Naomie Harris is perhaps the best actor in the movie. She plays Winnie Madikizela Mandela with fire and grace, both beautiful and terrifying at the same time. However that pesky South African accent almost makes her portrayal of Winnie Madikiizela Mandela comical, every syllable is stretched to ungodly levels, six becomes seeeeeeexxxxxx. I’m surprised that no one has created a meme on Harris’s declaration of “I’m deeefrend” in one schmaltzy scene. I wonder if in Winnie, the filmmakers decided to create the antithesis to Mandela, not only politically, because Robert Sobukwe and the PAC is written out, but also personal. Winnie cannot forgive white people whereas Mandela forgives. Winnie wants blood whereas Nelson wants to end the bloodshed. She is the embodiment of black fury (which is WRONG according to the film) shown in the same light as the black masses, who are too busy murdering each other in the film to concern themselves to the process of nation building. That is only for exceptional negroes like Nelson Mandela. Winnie Madikizela-Mandela and the blacks of the film are all raw emotion. Not the thoughtful peace-giver that Mandela is framed as.
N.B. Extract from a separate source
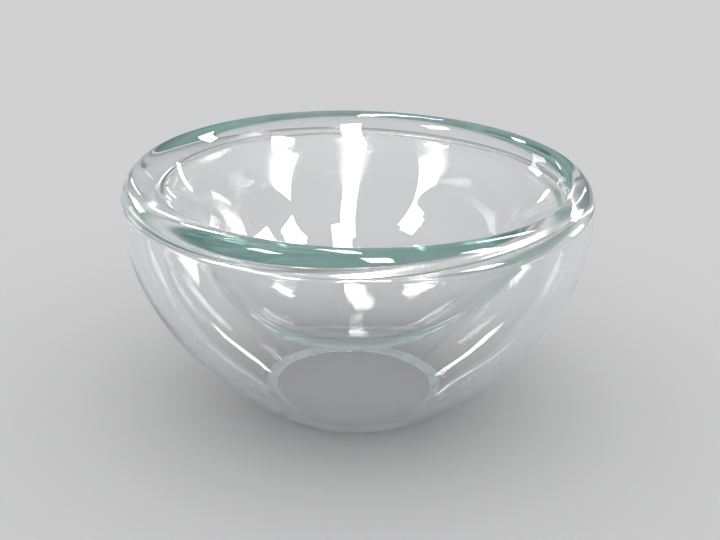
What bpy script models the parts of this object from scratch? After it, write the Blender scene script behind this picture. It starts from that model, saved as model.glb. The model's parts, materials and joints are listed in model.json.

F.W. De Klerk can be happy of his manufactured legacy. In the movie he is more important to Mandela’s life than Oliver Tambo or Albert Luthuli.

It is interesting that the most visibly brutal violence is pelted out on Madikizela-Mandela, not Nelson Mandela. It is scenes with her where we see images of violent beating and hints of sexual abuse. And it's in her character where we see the complete degradation of a person by the system of Apartheid. Unfortunately she isn’t afforded the same beatified frame that Mandela is. After his youthful womanising and wife beating, Nelson Mandela in the film can sincerely demand loyalty from her. Their relationship is given no substance, no actual treatment, no scenes where they talk about their issues. Just scenes of finger wagging from Mandela and Madikizela-Mandela saying, “eye hayte dem” over and over again.
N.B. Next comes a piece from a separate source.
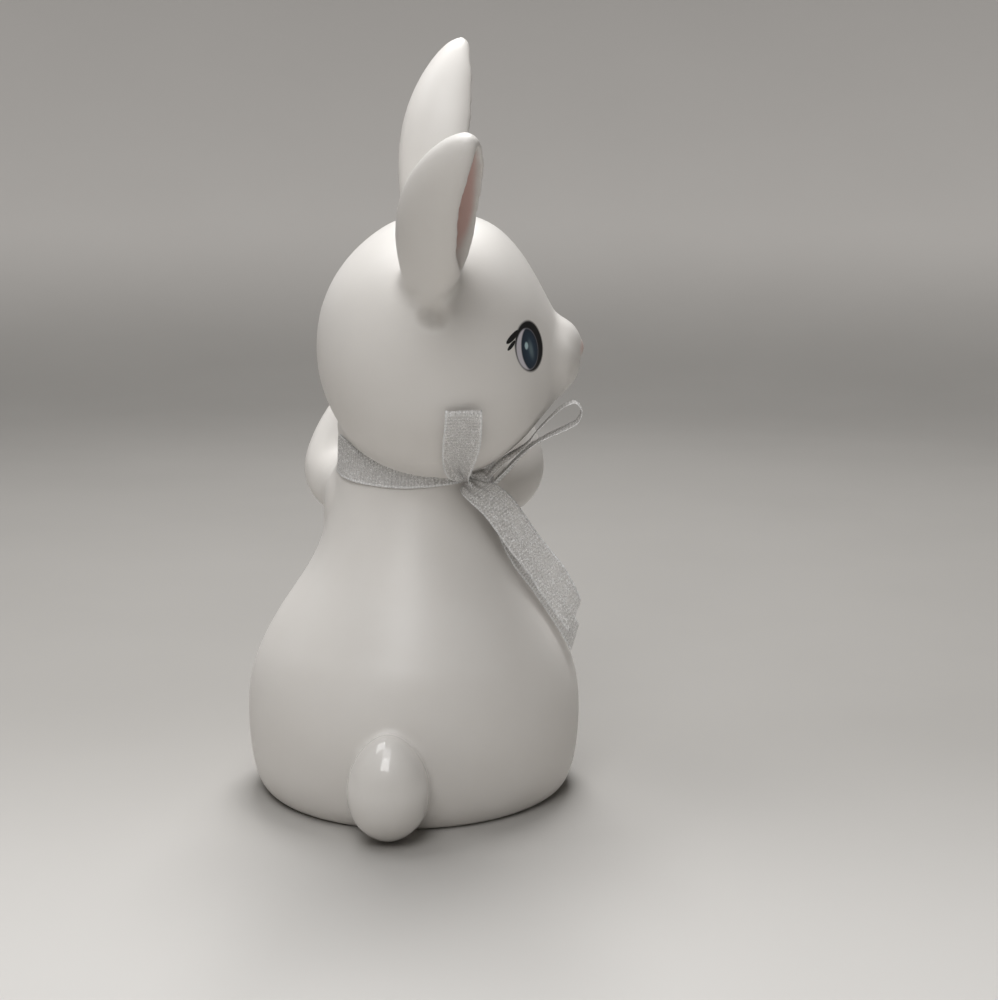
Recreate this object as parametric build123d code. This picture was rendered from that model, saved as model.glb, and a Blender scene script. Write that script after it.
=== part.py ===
from build123d import *
import os
from math import cos, exp, pi, radians, sin

# Ceramic rabbit figurine that sits up with its head turned over its right shoulder, and an
# organza ribbon tied in a bow at the neck. Millimetres. +Z is up and z = 0 is the table. The
# origin is the middle of the body's foot; the chest faces -Y, the tail +Y, and the rabbit's
# own right hand is on -X.

# Body casting: a pear-shaped torso with two haunches, hollow, on a flat foot
FORM_HEIGHT = 100.0       # height to which the torso's sections run, up inside the head
TORSO_WIDTH = 80.0
TORSO_DEPTH = 84.0
NECK_LEAN = 8.0           # how far the neck's middle stands forward of the foot's
HAUNCH_SWELL = 5.8        # how far each haunch swells out of the torso
HAUNCH_FORWARD = 14.0     # degrees in front of the side where a haunch is fullest
HAUNCH_SPREAD = 40.0      # degrees over which it dies away
BODY_WALL = 3.6
VENT_BORE = 3.5           # hole that lets the cast breathe in the kiln
VENT_FRONT = 15.0         # how far in front of the origin it is pierced
RING_POINTS = 24          # points that each section's curve passes

# Head casting, in a frame of its own: forward to the nose, up to the crown
HEAD_LENGTH = 69.3
HEAD_HEIGHT = 69.6
HEAD_WIDTH = 66.0
HEAD_WALL = 3.2
HEAD_MIDDLE_share = 0.439          # of the length, from the back of the skull
HEAD_SIDE, HEAD_BACK = -6.3, 2.5   # where its middle stands, from the body's origin
HEAD_SIT = 21.6           # height of its middle above the torso form's top
HEAD_RISE = FORM_HEIGHT + HEAD_SIT
HEAD_TURN = 83.0          # degrees that the head is turned to the rabbit's right
HEAD_ROLL = 17.0          # degrees that it leans back over the turned shoulder
HEAD_NOD = 0.0
HEAD_STEPS = 2            # sections lofted for each row of its table

# Ears: deep scoops that open forward
EAR_LENGTH = 55.0
EAR_WIDTH = 19.0
EAR_DEPTH = 18.0
EAR_WALL = 2.6
EAR_ROOT = 31.0           # distance of an ear's root from the middle of the head
EAR_ROOT_ANGLE = 42.0     # degrees from the crown down to the root
EAR_SPREAD = 34.0         # degrees between the head's up axis and the ear
EAR_LEAN = 9.3            # degrees that an ear leans forward
LEFT_EAR_TURN = 6.0       # degrees that its opening is turned outward
RIGHT_EAR_TURN = 18.0

# Arms: folded up to the chest, elbows out
ARM_THICKNESS = 16.6
# Each joint's reach to the side, stand in front, and drop below the torso form's top
SHOULDER_REACH, SHOULDER_FRONT, SHOULDER_DROP = 15.0, 14.0, 18.0
ELBOW_REACH, ELBOW_FRONT, ELBOW_DROP = 24.8, 24.0, 18.5
WRIST_REACH, WRIST_FRONT, WRIST_DROP = 21.0, 32.5, 3.0
PAW_REACH, PAW_FRONT, PAW_RISE = 8.2, 37.0, 5.0

# Hind feet, flat on the table under the belly
FOOT_LENGTH = 40.0
FOOT_WIDTH = 23.0
FOOT_HEIGHT = 16.0
FOOT_REACH = 19.0         # from the middle line to the middle of a foot
FOOT_FRONT = 52.0         # from the origin to the toes
FOOT_TOE_OUT = 9.0
FOOT_SOLE_share = 0.3      # of a section's height, from the sole up to its widest line

# Tail: a glazed egg luted to the back
TAIL_WIDTH = 20.6
TAIL_HEIGHT = 27.0
TAIL_BACK = 47.0
TAIL_CLEAR = 0.4          # its height above the table

# Ribbon: one strip of organza, wound once round the neck and tied
RIBBON_WIDTH = 10.0
RIBBON_THICKNESS = 0.5
RIBBON_GAP = 0.25         # between the cloth and the glaze that it lies on
BAND_DROP = 12.2          # its lower edge below the torso form's top, at the neck's middle
BAND_HEIGHT = FORM_HEIGHT - BAND_DROP
BAND_TILT = 9.0           # degrees that the band drops towards the nape
KNOT_AZIMUTH = 52.0       # degrees from the nape round to the rabbit's right
KNOT_RADIUS = 3.3
KNOT_LENGTH = 7.6
KNOT_WAIST_share = 0.78    # of the knot's radius, at its two ends
KNOT_DROP = 14.4          # its middle below the torso form's top
KNOT_HEIGHT = FORM_HEIGHT - KNOT_DROP
UPRIGHT_LOOP_LENGTH = 35.0
SIDE_LOOP_LENGTH = 30.5
LOOP_GAP = 4.6
LOOP_PINCH = 4.6          # width to which a loop is drawn in at the knot
FRONT_TAIL_REACH, FRONT_TAIL_DROP = 23.5, 38.0
BACK_TAIL_REACH, BACK_TAIL_DROP = 23.2, 47.0
TAIL_CUT = 30.0           # degrees of the slanted cut at a ribbon's end

OVERRUN = 5.0             # how far a cutting solid runs past what it cuts

# Torso sections from foot to neck: height, half width, half depth and forward lean, as
# shares of the form's height, width, depth and neck lean, then the haunch as a share
TORSO_shares = (
    (0.000, 0.455, 0.438, -0.15, 0.52),
    (0.015, 0.475, 0.457, -0.17, 0.59),
    (0.040, 0.488, 0.473, -0.19, 0.67),
    (0.100, 0.498, 0.488, -0.22, 0.81),
    (0.180, 0.500, 0.500, -0.22, 0.93),
    (0.270, 0.493, 0.500, -0.20, 1.00),
    (0.360, 0.470, 0.479, -0.15, 0.97),
    (0.440, 0.436, 0.443, -0.05, 0.79),
    (0.520, 0.393, 0.398, 0.10, 0.52),
    (0.600, 0.347, 0.348, 0.30, 0.20),
    (0.680, 0.311, 0.306, 0.51, 0.02),
    (0.760, 0.287, 0.276, 0.70, 0.00),
    (0.840, 0.272, 0.257, 0.87, 0.00),
    (0.920, 0.265, 0.250, 0.98, 0.00),
    (1.000, 0.263, 0.250, 1.02, 0.00),
)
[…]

As a South African who grew up with Nelson Mandela, the Father of the Nation, Nelson Mandela the man is an unknown quantity. Why did he adopt a non-racial position when the ANC and himself were diehard Africanists? Why does he decide to reconcile with the Apartheid government? Why does he cheat on his wife? What were his influences growing up? Essentially I wanted to know why Nelson Rolihlahla Mandela is the man that he is. Justin Chadwick’s Mandela: Long Walk to Freedom leaves me with more questions and no answers. In terms of the non-racial perspective, the film would have you believe that Nelson Mandela somehow came to the conclusion all-alone, whilst his comrades (those along for the ride) were against it. The film doesn’t refer to the numerous discussions the ANC had to have regarding the non-racial position it would later adopt, or that Nelson Mandela himself would have to be convinced to join this viewpoint.

The film confirms what many already know, that Nelson Mandela is now firmly a world figure. He can now stand with Gandhi and Martin Luther King Jr. as figures of struggles that have seen their image and beliefs watered down to their most marketable points, which is what happens when Hollywood gets a hold of you. Don’t be surprised if you see Nelson Mandela’s face selling iPods in the not too distant future.